As a founder, hiring your first salesperson can be daunting and the criteria for doing so can be ambiguous as you are embarking on unfamiliar territory. The following should help frame your considerations and organize your efforts in the process of taking your business to the next level.
The following discussion is most relevant for those founders who are in the early stage – proven product fit or fully launched. Depending on your company’s growth stage, you will need a different level of sales talent.
1. You can document the sales process
You understand your customer base and intended audience and have intimate familiarity with all buyer personas. For instance, you should understand how end users, line managers, and financial decision makers will think of your solution. You know what triggers compel them to make buying decisions and understand how they think of your solution within the competitive landscape. This familiarity with the audience also means that you have completed early experiments around pricing, messaging and sales processes like demo and follow up procedures.
This understanding should be documented by drafting an ideal customer profile and a list of buyer personas. Each of these sales process documents should be comprehensive and thorough such that a new hire with very little familiarity with your process would understand exactly who the intended audience is and how your solution addresses their concerns. High customer orientation is a key characteristic of your next hire, if you can’t communicate this to your early sales team members, you are setting them up for failure. Fitting square pegs in round holes or selling ice to eskimos is distracting and unproductive as you attempt to achieve scale. To ensure that your market perspective and customer focus is embedded in the DNA of your team, create clear documents that your first sales hire can reference to get started with selling your solution.

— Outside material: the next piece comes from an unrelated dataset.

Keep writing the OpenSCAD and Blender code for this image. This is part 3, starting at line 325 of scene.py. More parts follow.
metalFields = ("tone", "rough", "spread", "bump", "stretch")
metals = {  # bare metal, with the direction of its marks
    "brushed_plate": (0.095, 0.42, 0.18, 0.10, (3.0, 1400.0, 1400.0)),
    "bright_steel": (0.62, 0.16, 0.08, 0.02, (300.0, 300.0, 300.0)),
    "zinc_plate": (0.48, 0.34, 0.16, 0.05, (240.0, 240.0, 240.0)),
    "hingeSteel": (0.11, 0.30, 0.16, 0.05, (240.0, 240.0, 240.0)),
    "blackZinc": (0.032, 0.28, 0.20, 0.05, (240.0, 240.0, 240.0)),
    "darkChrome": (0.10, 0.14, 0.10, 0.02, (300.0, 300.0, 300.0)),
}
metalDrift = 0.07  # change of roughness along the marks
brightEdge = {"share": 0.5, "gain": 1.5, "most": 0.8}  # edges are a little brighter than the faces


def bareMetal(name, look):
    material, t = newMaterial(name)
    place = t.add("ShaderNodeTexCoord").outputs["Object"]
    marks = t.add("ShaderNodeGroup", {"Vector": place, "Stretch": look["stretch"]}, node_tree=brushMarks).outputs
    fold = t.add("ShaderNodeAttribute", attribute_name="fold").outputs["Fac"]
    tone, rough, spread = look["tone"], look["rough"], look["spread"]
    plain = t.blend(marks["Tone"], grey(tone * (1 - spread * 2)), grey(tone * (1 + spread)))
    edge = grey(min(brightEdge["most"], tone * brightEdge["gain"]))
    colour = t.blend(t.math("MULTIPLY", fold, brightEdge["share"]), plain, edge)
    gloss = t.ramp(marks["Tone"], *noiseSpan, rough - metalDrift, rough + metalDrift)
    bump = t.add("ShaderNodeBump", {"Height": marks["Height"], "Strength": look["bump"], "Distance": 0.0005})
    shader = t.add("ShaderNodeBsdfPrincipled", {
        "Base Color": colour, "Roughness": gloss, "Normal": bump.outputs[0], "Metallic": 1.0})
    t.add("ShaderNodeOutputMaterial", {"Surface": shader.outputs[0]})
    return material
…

You should also be able to document the lead handling process. Since you are considering hiring a salesperson, you likely have developed a lead mechanism that is generating a predictable number of leads in a given period of time. Show your growing team how you close deals, explain the deal cycle and the common steps associated with turning leads into customers. This document should answer questions like:
- How long is the deal cycle?
- What are the roles of the decision makers?
- Is there a free trial?
2. You have exhausted automation
We are in the age of automation, at this point you have employed tools to engage customers on the top of your funnel. You probably have sales automation tools in place that will push content to information seekers until they raise their hand to talk to you. In other words, your pipeline exist and it is growing.

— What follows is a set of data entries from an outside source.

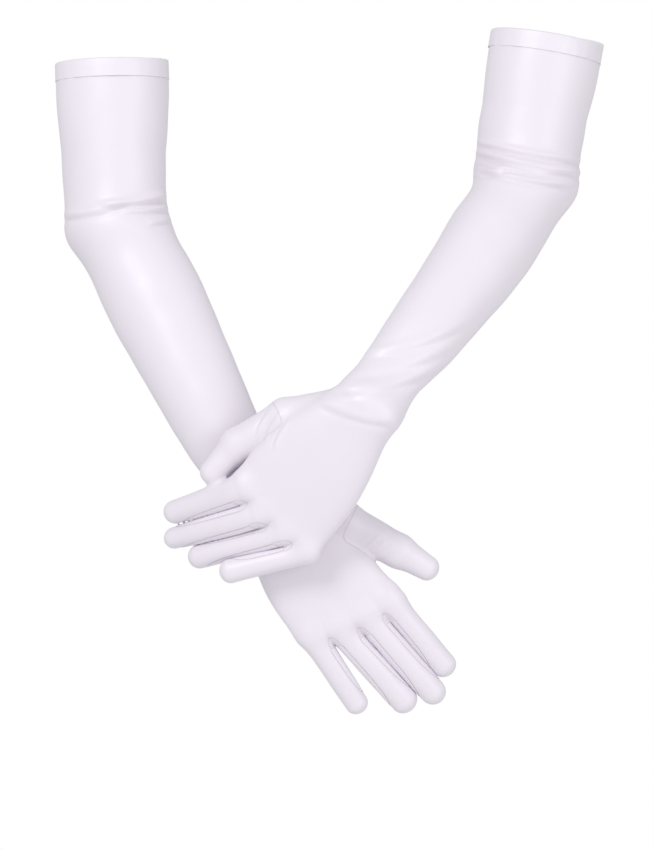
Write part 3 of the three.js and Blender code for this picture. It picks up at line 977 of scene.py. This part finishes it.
def add_finger(glove, name):
    direction = glove.fingers[name].direction
    root, knuckle = glove.roots[name], glove.knuckles[name]
    cloth = finger_net(glove, name)
    past = (cloth.rest - knuckle) @ direction + TIP_ABOVE_KNUCKLE
    plane_point, _ = glove.planes[name]
    start = root + ((plane_point - root) @ direction) * direction
    bending = ("hand", f"{name}_base", start, start + FINGER_BEND * direction)
    add_finger_part(glove, name, "base", trimmed(cloth, OVERLAP - past), bending)
    start, end = knuckle - KNUCKLE_BEND * direction, knuckle + KNUCKLE_BEND * direction
    add_finger_part(glove, name, "tip", trimmed(cloth, past), (f"{name}_base", f"{name}_tip", start, end))


def hem_ring(glove, out, down):
    """One turn round the sleeve, at a distance out from it and down from the rim."""
    limb = glove.upper
    angles = np.linspace(0, 2 * np.pi, HEM_SIDES, endpoint=False)
    along = (limb.start - glove.rim) @ glove.up + down
    share = along / limb.length
    ripple = np.sin(23 * angles + 2 * np.sin(3 * angles))
    out = out + HEM_PUCKER * ripple * smoothstep(2, HEM_HEIGHT, down)
    x = (limb.widths(share) + out) * np.cos(angles) + limb.shifts[0](share)
    z = (limb.depths(share) + out) * np.sin(angles) + limb.shifts[1](share)
    centre = limb.start + along * limb.direction
    return centre + x[:, None] * limb.across + z[:, None] * limb.palmward


def add_hem(glove):
    """The hem: the satin turned in over the elastic, with its folded edge at the rim."""
    places = np.concatenate([hem_ring(glove, out, down) for out, down in HEM_OUTLINE])
    faces = []
    for row in range(len(HEM_OUTLINE) - 1):
        a, b = row * HEM_SIDES, (row + 1) * HEM_SIDES
        for i in range(HEM_SIDES):
            j = (i + 1) % HEM_SIDES
            faces.append([a + i, b + i, b + j, a + j])
    faces = np.array(faces)
    normals = corner_normals(places, faces)
    if np.dot(normals[0], places[0] - glove.rim) < 0:
        faces = faces[:, ::-1]
        normals = -normals
    cloth = Cloth(places, faces.tolist(), normals)
    obj = add_cloth(f"{glove.side}_hem_satin", cloth, HEM, HEM_THICKNESS)
    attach(obj, f"{glove.side}_upper_arm")
    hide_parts(f"{glove.side}_cuff_hem")
    elastic = frame["nodes"][f"{glove.side}_cuff_elastic"]
    elastic.data.materials.clear()
    elastic.data.materials.append(TAPE)


def add_glove(glove):
    add_sleeve(glove)
    add_hand(glove)
    for name in FINGERS:
        add_finger(glove, name)
    add_hem(glove)


for side in SIDES:
    add_glove(Glove(side))


# --- Light, floor and camera ------------------------------------------------------------------------


def add_light(name, place, size, power):
    """A round lamp that points at the middle of the gloves."""
    light = bpy.data.lights.new(name, "AREA")
    light.shape = "DISK"
    light.size = size
    light.energy = power
    obj = bpy.data.objects.new(name, light)
    obj.location = place
    obj.rotation_euler = (Vector(MIDDLE) - Vector(place)).to_track_quat("-Z", "Y").to_euler()
    bpy.context.scene.collection.objects.link(obj)


def add_world():
    """A white room, brighter to the camera than it is as a light."""
    world = bpy.data.worlds.new("white")
    world.use_nodes = True
    nodes, links = world.node_tree.nodes, world.node_tree.links
    background = nodes["Background"]
    background.inputs["Color"].default_value = (1, 1, 1, 1)
    seen = nodes.new("ShaderNodeLightPath")
    strength = nodes.new("ShaderNodeMapRange")
    strength.inputs["To Min"].default_value = AMBIENT_LIGHT
    links.new(seen.outputs["Is Camera Ray"], strength.inputs["Value"])
    links.new(strength.outputs["Result"], background.inputs["Strength"])
    bpy.context.scene.world = world
    bpy.context.scene.view_settings.view_transform = "Standard"


def add_floor():
    """A pale round floor, low enough to stay below the front view."""
    bm = bmesh.new()
    bmesh.ops.create_circle(bm, cap_ends=True, segments=FLOOR_SIDES, radius=FLOOR_RADIUS)
    mesh = bpy.data.meshes.new("floor")
    bm.to_mesh(mesh)
    bm.free()
    mesh.materials.append(plain("floor", (0.9, 0.9, 0.9), 0.8))
    obj = bpy.data.objects.new("floor", mesh)
    obj.location = FLOOR_PLACE
    bpy.context.scene.collection.objects.link(obj)


def add_camera():
    camera = bpy.data.cameras.new("camera")
    camera.lens = CAMERA_LENS
    obj = bpy.data.objects.new("camera", camera)
    obj.location = CAMERA_PLACE
    obj.rotation_euler = (math.radians(90), 0, 0)
    bpy.context.scene.collection.objects.link(obj)
    bpy.context.scene.camera = obj


add_world()
add_light("key", KEY_PLACE, KEY_SIZE, KEY_POWER)
add_light("fill", FILL_PLACE, FILL_SIZE, FILL_POWER)
add_floor()
add_camera()
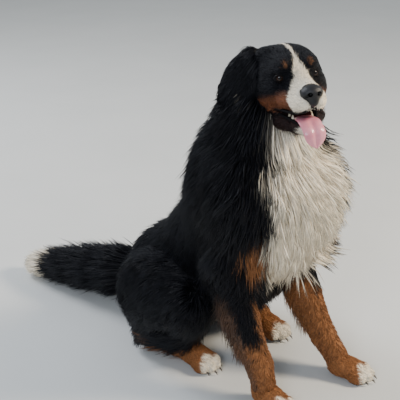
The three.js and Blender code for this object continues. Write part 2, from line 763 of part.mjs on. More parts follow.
const pawSolid = paw(0);
const pawSwollen = paw(GAP);
bothSides((s) => {
  const side = s < 0 ? "right" : "left";
  const own = legCores[s < 0 ? 0 : 1];
  const { elbow, forearm, wrist, pastern } = forelegJoints(s);
  const { knee, hock, foot } = hindJoints(s);
  const frontPaw = moved(pawSwollen, PAW_PLACES[`forepaw_${side}`]);
  const backPaw = moved(pawSwollen, PAW_PLACES[`hindpaw_${side}`]);
  const legLine = lineThrough(elbow, forearm, wrist, pastern);
  const feathers = lockRows({ line: legLine, core: own.foreleg, ...FEATHERS, seed: 61 + s }, 0);
  const foreleg = joined([castSkin(legLine, 7, 9, own.foreleg), ...feathers]);
  solids[`foreleg_${side}`] = clear(foreleg, trunkAll, frontPaw);
  const thighSwollen = thigh(s, GAP);
  solids[`thigh_${side}`] = clear(aboveFloor(thigh(s, 0)), trunkAll);
  const shank = castSkin(lineThrough(knee, hock), 4, 8, own.shank, 0, 1);
  const heel = castSkin(lineThrough(hock, foot), 3, 8, own.shank, 0, 1);
  solids[`shank_${side}`] = clear(aboveFloor(shank.add(heel)), trunkAll, thighSwollen, backPaw);
  for (const name of [`forepaw_${side}`, `hindpaw_${side}`])
    solids[name] = clear(moved(pawSolid, PAW_PLACES[name]), trunkAll, thighSwollen);
});

// The scene graph

const LOOKS = {
  tan: ["jaw", "foreleg_right", "foreleg_left", "shank_right", "shank_left", ...Object.keys(PAW_PLACES)],
  white: ["bib", "tail_tip"],
  tongue: ["tongue"],
  nose: ["nose"],
  eye: ["eye_right", "eye_left"],
};
const lookOf = (name) => Object.keys(LOOKS).find((look) => LOOKS[look].includes(name)) ?? "black";
const ROUGH = { tongue: 0.35, nose: 0.4, eye: 0.08 };
const dog = new THREE.Group();
dog.position.copy(point(...SEAT_AT).negate());
const headGroup = new THREE.Group();
HEAD.decompose(headGroup.position, headGroup.quaternion, headGroup.scale);
dog.add(headGroup);

function addMesh(group, name, geometry) {
  const look = lookOf(name);
  const material = new THREE.MeshStandardMaterial({
    color: COLOURS[look],
    roughness: ROUGH[look] ?? 0.75,
    metalness: 0,
  });
  const mesh = new THREE.Mesh(geometry, material);
  mesh.name = name;
  group.add(mesh);
  return mesh;
}

function addAll(group, named) {
  for (const [name, solid] of Object.entries(named)) {
    const at = PAW_PLACES[name] ?? EAR_PLACES[name];
    const mesh = addMesh(group, name, geometryOf(solid));
    if (!at) continue;
    mesh.geometry.applyMatrix4(at.clone().invert());
    at.decompose(mesh.position, mesh.quaternion, mesh.scale);
  }
}
addAll(headGroup, headSolids);
addAll(dog, solids);

export default dog;
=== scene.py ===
"""The looks of a seated Bernese mountain dog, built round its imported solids.

The flesh is laid out in the dog's own frame in millimetres, with +Z up, -Y the way the chest faces and
+X the dog's left. Each part is a few named masses, melted into one another. The scene's origin is
the middle of the flat that the dog sits on.
"""

import math

import bpy
import numpy as np
from mathutils import Matrix, Vector, kdtree


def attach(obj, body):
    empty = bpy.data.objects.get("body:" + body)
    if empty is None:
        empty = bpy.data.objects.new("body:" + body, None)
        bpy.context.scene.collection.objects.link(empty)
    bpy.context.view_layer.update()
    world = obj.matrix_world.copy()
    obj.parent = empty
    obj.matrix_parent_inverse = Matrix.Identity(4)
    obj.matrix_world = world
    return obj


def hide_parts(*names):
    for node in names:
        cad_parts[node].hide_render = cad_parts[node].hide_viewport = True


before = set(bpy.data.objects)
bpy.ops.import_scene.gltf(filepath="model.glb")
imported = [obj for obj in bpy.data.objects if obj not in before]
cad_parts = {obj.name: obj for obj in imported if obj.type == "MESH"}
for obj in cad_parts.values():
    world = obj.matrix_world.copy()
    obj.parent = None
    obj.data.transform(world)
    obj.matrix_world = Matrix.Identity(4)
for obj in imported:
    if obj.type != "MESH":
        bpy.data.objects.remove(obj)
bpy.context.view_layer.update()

# Sizes, in millimetres in the dog's frame
SEAT = np.array([0.0, 222.0, 0.0])
SKULL_AT = (12, -146, 799)
HEAD_TURN = math.radians(-29.5)
HEAD_TILT = math.radians(-4.5)
HEAD_LIFT = math.radians(-11)
EYE_AT = (38, -64, 13)
EYE_RADIUS = 12
EYE_GAP = 0.3  # between an eyeball and its lids
EYE_LOOKS = 0.36  # radians outwards from straight ahead
LIP_THICK = 3.0
BODY_VOXEL = 7.2
HEAD_VOXEL = 2.4
FOOT_VOXEL = 3.2

CAMERA_AT = (-1431, -1366, 1322)
CAMERA_YAW = math.radians(43.8)
CAMERA_DOWN = math.radians(23.6)
CAMERA_LENS = 76.9


def linear(value):
    """An sRGB hex colour as linear red, green and blue."""
    parts = [((value >> shift) & 255) / 255 for shift in (16, 8, 0)]
    return np.array([c / 12.92 if c <= 0.04045 else ((c + 0.055) / 1.055) ** 2.4 for c in parts])


BLACK = linear(0x0B0B10)
TAN = linear(0x96643E)
WHITE = linear(0xF4E9D4)
BIB_WHITE = WHITE * 0.96 + linear(0xDCCBA8) * 0.04
BROWN = linear(0x35201A)
DUN = linear(0x6A5040)
# The coat's tan made darker, as painted shade, for the cheeks and the sides of the muzzle
TAN_IN_PAINTED_SHADE = linear(0x7A4A30)
SPECKLE = linear(0x6F6660)
MOUTH = linear(0x3A1518)
LIP = linear(0x0D0B0D)
EAR_LINING = linear(0x241A1A)
NOSE_TOP = linear(0x1C1C1F)
NOSE_FOOT = linear(0x121214)
# Black painted shade for the inside of the nostrils
NOSTRIL_SHADE = linear(0x040404)


def ease(start, stop, value):
    t = np.clip((value - start) / (stop - start), 0, 1)
    return t * t * (3 - 2 * t)


def unit(v):
    v = np.asarray(v, float)
    return v / np.maximum(np.linalg.norm(v, axis=-1, keepdims=True), 1e-9)


def metres(points):
    return (np.asarray(points, float) - SEAT) / 1000


# Masses: each gives points' rough distance from its surface, negative inside, and how to lay it out
class Mass:
    def __init__(self, depth, forms):
        self.depth = depth
        self.forms = forms

    def __call__(self, points):
        return self.depth(points)


def turned(turn, tilt, lift):
    spin = Matrix.Rotation(turn, 3, "Z") @ Matrix.Rotation(tilt, 3, "Y") @ Matrix.Rotation(lift, 3, "X")
    return np.array(spin)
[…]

You will need to hire a first salesperson if these conversations are too numerous or too complex for you to handle alone. If you are selling a complex solution that touches several lines of business or even the entire enterprise your sales process likely includes multiple demos, free trials, and technical conversations. It is very difficult for founders to manage all of these interactions with more than a few prospects at a time. If you see that these activities are taking you away from engineering or developing the feature roadmap for your product, you need to hire someone else to focus on these activities.
Another indication that you should bring in a first salesperson is when you see that deals are not being optimized. As you get started, watching new customers sign up with their credit card is exciting. When you see these self-service sign ups you can be sure that your service or product is answering a real market need. Can this be amplified? Do you see you low tier sign ups from large companies? In order to scale and meet your goals, ASP needs to be optimized as early as possible. Even at this early stage, you should work toward delivering maximum value and not leave money on the table. The best way to do this is hire an experienced salesperson who can communicate value in a manner that allows you to reach maximum revenue for each customer.
3. You need a lab manager
Startups are exercises in iteration, you are constantly looking for ways to get the most out of each customer conversation, every piece of marketing content, and every new lead. As you grow your company, these sales experiments are taking place on business and technical teams simultaneously. If you need someone to own the improvement of the customer experience, you need to bring in a salesperson to help fine tune this aspect of your practice. If you have some wins under your belt, but have trouble answering questions about why some customers go dark after the demo or how to increase deal size, you can bring in someone to help with experiments that will optimize these pipeline dynamics.
If you do not have someone who is responsible for continuously making the customer journey better, you are likely missing important data from your audience. A salesperson is primarily responsible for closing net new revenue, but on the way to do doing this they are an invaluable resource of qualitative and quantitative data. With proper CRM usage, you will be able to drill down on the cost and value of activities like introduction/discovery calls and demos. Understanding these metrics will tighten up your ability to forecast, set realistic goals, and drive enterprise value.
Revenue growth will be the ultimate measure of your company’s success. Under-investing in sales is a common mistake for startups. It is never too early to develop a thoughtful approach toward hiring a strong business team that will allow your product to permeate the mindshare of your audience. The intentionality and structure you undoubtedly used to execute the product vision should be matched in the area of go-to-market activities. Companies that have a strong ability to educate the market and connect with customer needs will outperform their competition. Your early sales talent will be instrumental in shaping how your team delivers in this regard.